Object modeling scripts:

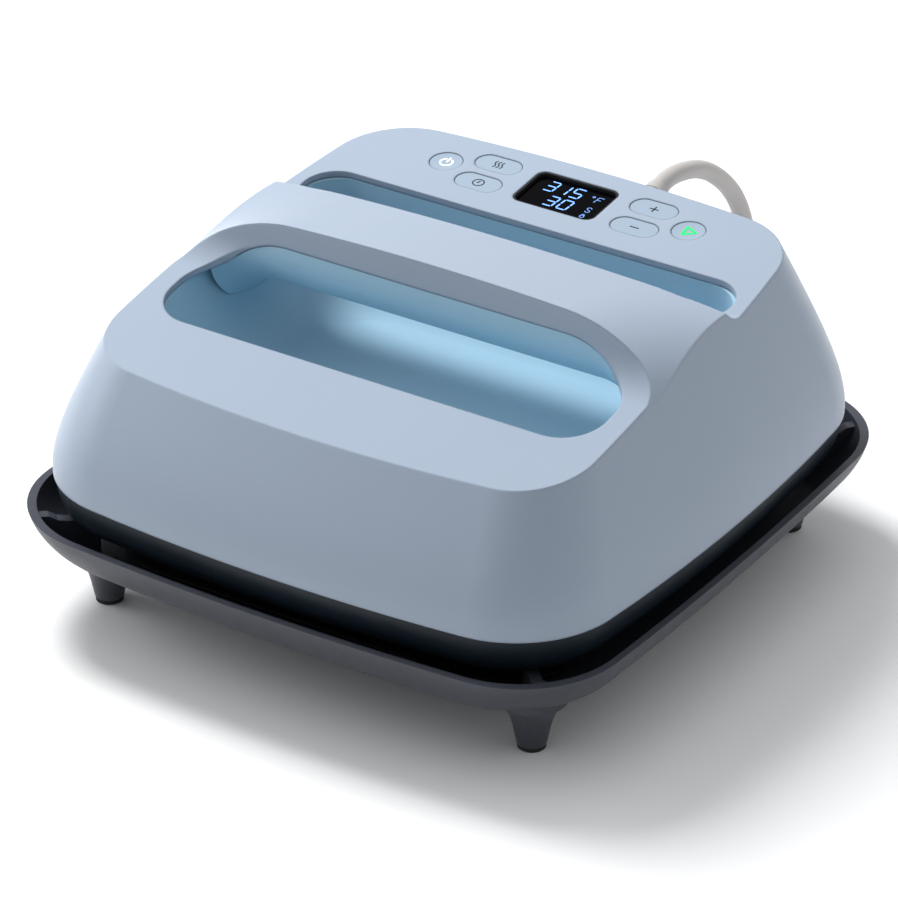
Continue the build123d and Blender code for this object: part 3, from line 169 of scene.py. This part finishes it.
def sparkle(name, colour, rough, grain, depth, fleck):
    """Textured plastic with tiny pale flecks where the grain's tips catch the light."""
    graph = Graph(name)
    tips = graph.noise(grain, 2.0, 0.7)
    tone = graph.blend(graph.spread(tips, 0.0, 1.0, 0.50, 0.78), colour, shade(colour, fleck))
    # painted highlight: convex edges lightened towards 1.9 times the colour
    graph.feed("Base Color", graph.painted_edge_highlight(tone, shade(colour, 1.9), 0.35))
    graph.feed("Roughness", graph.spread(graph.noise(90.0), rough - 0.04, rough + 0.05))
    graph.bump(tips, 0.5, depth)
    return graph.material


def metal(name, colour, rough, grain, stretch):
    """Drawn or plated metal with directional scratches."""
    graph = Graph(name)
    lines = graph.noise(grain, 4.0, 0.6, stretch)
    graph.feed("Base Color", graph.blend(lines, shade(colour, 0.94), shade(colour, 1.06)))
    graph.feed("Roughness", graph.spread(lines, rough - 0.06, rough + 0.10))
    graph.set(Metallic=1.0)
    graph.bump(lines, 0.25, 0.00002)
    return graph.material


def fibre(name, colour):
    """Needled ceramic blanket."""
    graph = Graph(name)
    strands = graph.noise(700.0, 6.0, 0.75, (1.0, 0.2, 1.0))
    graph.feed("Base Color", graph.blend(strands, shade(colour, 0.8), colour))
    graph.set(Roughness=0.95, Sheen_Weight=0.3)
    graph.bump(strands, 0.8, 0.0006)
    return graph.material


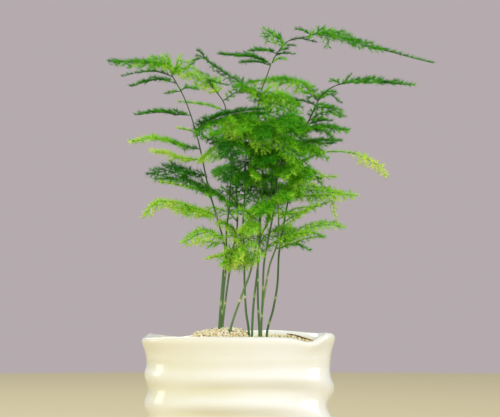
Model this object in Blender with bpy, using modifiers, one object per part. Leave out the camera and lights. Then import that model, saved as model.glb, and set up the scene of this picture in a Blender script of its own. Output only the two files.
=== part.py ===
# Potted asparagus fern: a rippled square ceramic pot filled with soil under a gravel top,
# and ten leafy stems, each a wiry cane with its ribs, twigs and three-sided needles.
# Dimensions below are in millimetres and become metres as each mesh is made. +Z is up,
# +X to the right and +Y away, seen from the front. The origin is the centre of the pot's underside.

import math
import random

import bmesh
import bpy
import numpy as np
from mathutils import Matrix, Vector

MM = 0.001
SEED = 12

# Pot
POT_HEIGHT = 110.0
BODY_HALF_WIDTH = 60.1
WALL = 5.4
FLOOR_THICKNESS = 8.0
INNER_ROUNDING = 4.0
FOOT_BEVEL = 2.5
SQUARENESS = 8.0
ROUND_STEPS = 32
RIPPLE_PITCH = 17.2
RIPPLE_HEIGHT = 1.35
RIPPLE_FIRST_CREST = 30.5
RIPPLE_WANDER = (1.85, 5.5, -2.0)
RIPPLE_SWELL = 0.4
RIPPLE_FADE = 9.0
RIPPLE_STRETCH = 0.4
RIPPLE_ROWS = 22

# The lip's section, from the inside over the top: how far out from the wall's inner face and under the rim
LIP_SECTION = (
    (0, 14), (1.0, 4), (2.8, 0.8), (4.8, 0), (6.6, 0.7),
    (7.5, 2.4), (7.3, 4.6), (6.4, 8), (5.6, 12), (WALL, 15),
)
LIP_DEPTH = 15.0
RIM_DEPTH = 14.0
CORNER_FLARE = 2.5

# Dips of the rim: the angle round the pot and how wide, in radians, and how deep, negative where it rises
RIM_DIPS = (
    (-1.05, 0.15, 3.1), (-0.78, 0.2, -2.8), (-0.45, 0.25, -1.6), (-1.7, 0.5, -0.8),
    (2.0, 0.27, 3.4), (2.45, 0.3, 1.4), (1.45, 0.3, -1.0), (0.88, 0.25, 1.0),
)

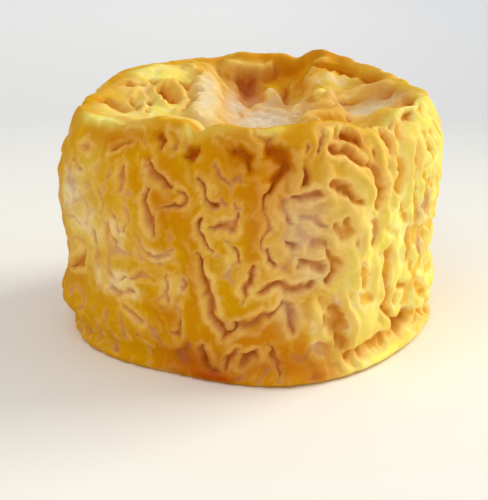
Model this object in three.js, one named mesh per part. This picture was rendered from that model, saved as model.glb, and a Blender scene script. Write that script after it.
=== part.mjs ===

(WHAT YOU NEED TO DO): Print the listing above in full, exactly as it is.

(EXPECTED ANSWER):
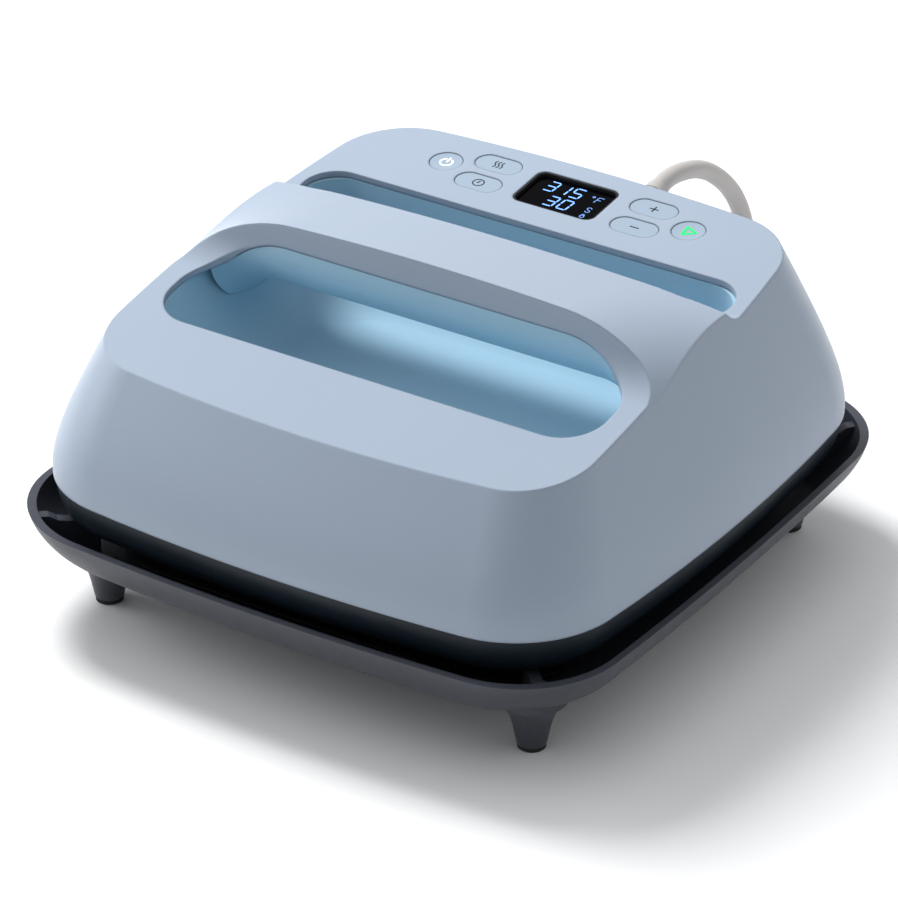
Continue the build123d and Blender code for this object: part 3, from line 169 of scene.py. This part finishes it.
def sparkle(name, colour, rough, grain, depth, fleck):
    """Textured plastic with tiny pale flecks where the grain's tips catch the light."""
    graph = Graph(name)
    tips = graph.noise(grain, 2.0, 0.7)
    tone = graph.blend(graph.spread(tips, 0.0, 1.0, 0.50, 0.78), colour, shade(colour, fleck))
    # painted highlight: convex edges lightened towards 1.9 times the colour
    graph.feed("Base Color", graph.painted_edge_highlight(tone, shade(colour, 1.9), 0.35))
    graph.feed("Roughness", graph.spread(graph.noise(90.0), rough - 0.04, rough + 0.05))
    graph.bump(tips, 0.5, depth)
    return graph.material


def metal(name, colour, rough, grain, stretch):
    """Drawn or plated metal with directional scratches."""
    graph = Graph(name)
    lines = graph.noise(grain, 4.0, 0.6, stretch)
    graph.feed("Base Color", graph.blend(lines, shade(colour, 0.94), shade(colour, 1.06)))
    graph.feed("Roughness", graph.spread(lines, rough - 0.06, rough + 0.10))
    graph.set(Metallic=1.0)
    graph.bump(lines, 0.25, 0.00002)
    return graph.material


def fibre(name, colour):
    """Needled ceramic blanket."""
    graph = Graph(name)
    strands = graph.noise(700.0, 6.0, 0.75, (1.0, 0.2, 1.0))
    graph.feed("Base Color", graph.blend(strands, shade(colour, 0.8), colour))
    graph.set(Roughness=0.95, Sheen_Weight=0.3)
    graph.bump(strands, 0.8, 0.0006)
    return graph.material


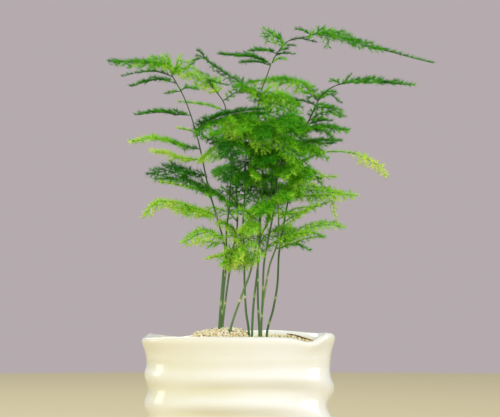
Model this object in Blender with bpy, using modifiers, one object per part. Leave out the camera and lights. Then import that model, saved as model.glb, and set up the scene of this picture in a Blender script of its own. Output only the two files.
=== part.py ===
# Potted asparagus fern: a rippled square ceramic pot filled with soil under a gravel top,
# and ten leafy stems, each a wiry cane with its ribs, twigs and three-sided needles.
# Dimensions below are in millimetres and become metres as each mesh is made. +Z is up,
# +X to the right and +Y away, seen from the front. The origin is the centre of the pot's underside.

import math
import random

import bmesh
import bpy
import numpy as np
from mathutils import Matrix, Vector

MM = 0.001
SEED = 12

# Pot
POT_HEIGHT = 110.0
BODY_HALF_WIDTH = 60.1
WALL = 5.4
FLOOR_THICKNESS = 8.0
INNER_ROUNDING = 4.0
FOOT_BEVEL = 2.5
SQUARENESS = 8.0
ROUND_STEPS = 32
RIPPLE_PITCH = 17.2
RIPPLE_HEIGHT = 1.35
RIPPLE_FIRST_CREST = 30.5
RIPPLE_WANDER = (1.85, 5.5, -2.0)
RIPPLE_SWELL = 0.4
RIPPLE_FADE = 9.0
RIPPLE_STRETCH = 0.4
RIPPLE_ROWS = 22

# The lip's section, from the inside over the top: how far out from the wall's inner face and under the rim
LIP_SECTION = (
    (0, 14), (1.0, 4), (2.8, 0.8), (4.8, 0), (6.6, 0.7),
    (7.5, 2.4), (7.3, 4.6), (6.4, 8), (5.6, 12), (WALL, 15),
)
LIP_DEPTH = 15.0
RIM_DEPTH = 14.0
CORNER_FLARE = 2.5

# Dips of the rim: the angle round the pot and how wide, in radians, and how deep, negative where it rises
RIM_DIPS = (
    (-1.05, 0.15, 3.1), (-0.78, 0.2, -2.8), (-0.45, 0.25, -1.6), (-1.7, 0.5, -0.8),
    (2.0, 0.27, 3.4), (2.45, 0.3, 1.4), (1.45, 0.3, -1.0), (0.88, 0.25, 1.0),
)

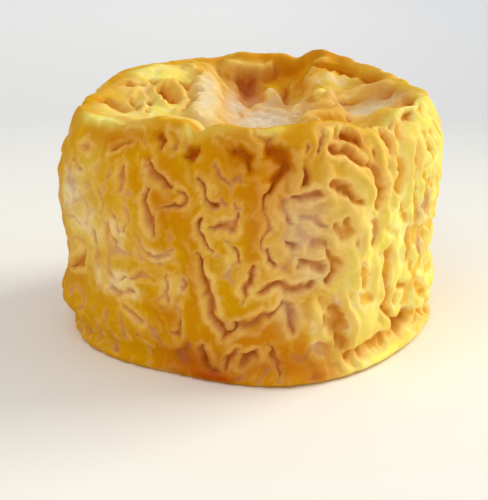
Model this object in three.js, one named mesh per part. This picture was rendered from that model, saved as model.glb, and a Blender scene script. Write that script after it.
=== part.mjs ===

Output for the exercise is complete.